On the other hand, it is possible that when you and I have sinned, we may be overwhelmed by it. The guilt of that failure that took place at the moment may be so astonishing that we are just not able to accept ourselves or to believe that God could accept us, and we give up. In either of those cases, the long view is needed. In Moses' day the people of Israel grumbled and complained and spoke out against God until God sent fiery serpents among them. Those serpents bit many of the people, and they started dying. And when they started dying, they cried out to Moses, "Go plead with God to take this away from us." And God had Moses to make a serpent out of brass and to raise it up on a standard in the midst of the camp, and God said that when anybody looks on that serpent, when anybody takes the long view, when anybody is not so short-sighted that all he can see is what is going on at the moment, then I will heal that person. In John 3:14-15, Jesus said that as Moses lifted up that serpent in the wilderness, even so must the son of man be lifted up (he is talking about the cross), so that whoever believes in him may have life which is eternal.
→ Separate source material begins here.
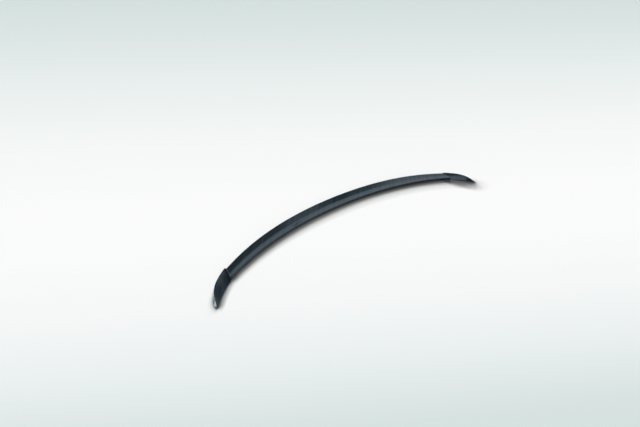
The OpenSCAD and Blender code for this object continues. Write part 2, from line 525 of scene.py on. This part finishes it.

It is in our ability to see that all the difference is told. Michael Green, in his commentary on II Peter, says of this near-sightedness that we are speaking of that the meaning is "that such a man is blind because he blinks or willfully closes his eyes to the light. Spiritual blindness descends upon the eyes which deliberately look away from the graces of character here to which the Christian is called." We are encouraging ourselves to take a longer view in that. Don't willfully turn your eyes away from what the Lord wants us to become. Instead, take the long view. Jesus is the object upon whom our attention needs to be focused, and focusing on him will pay so abundantly if we stay with it over time.

Maybe you are here today and you need to get your attention focused squarely on the Lord. If you are ready to confess your faith in him and to be baptized into him, this would be a great day for it. If you are a believer and you have been failing to add these graces, if it is turning your eyes from Jesus and if you are not taking the long view, this would be a good day to readjust. If you are a brother or sister in Christ of ours and you need to let us know that you are a Christian and that this is the family that you want to be a part of, you might let us know that so we can meet our obligations of fellowship toward you. If we can help you in one of these ways, won't you let it be known today as we stand and sing together?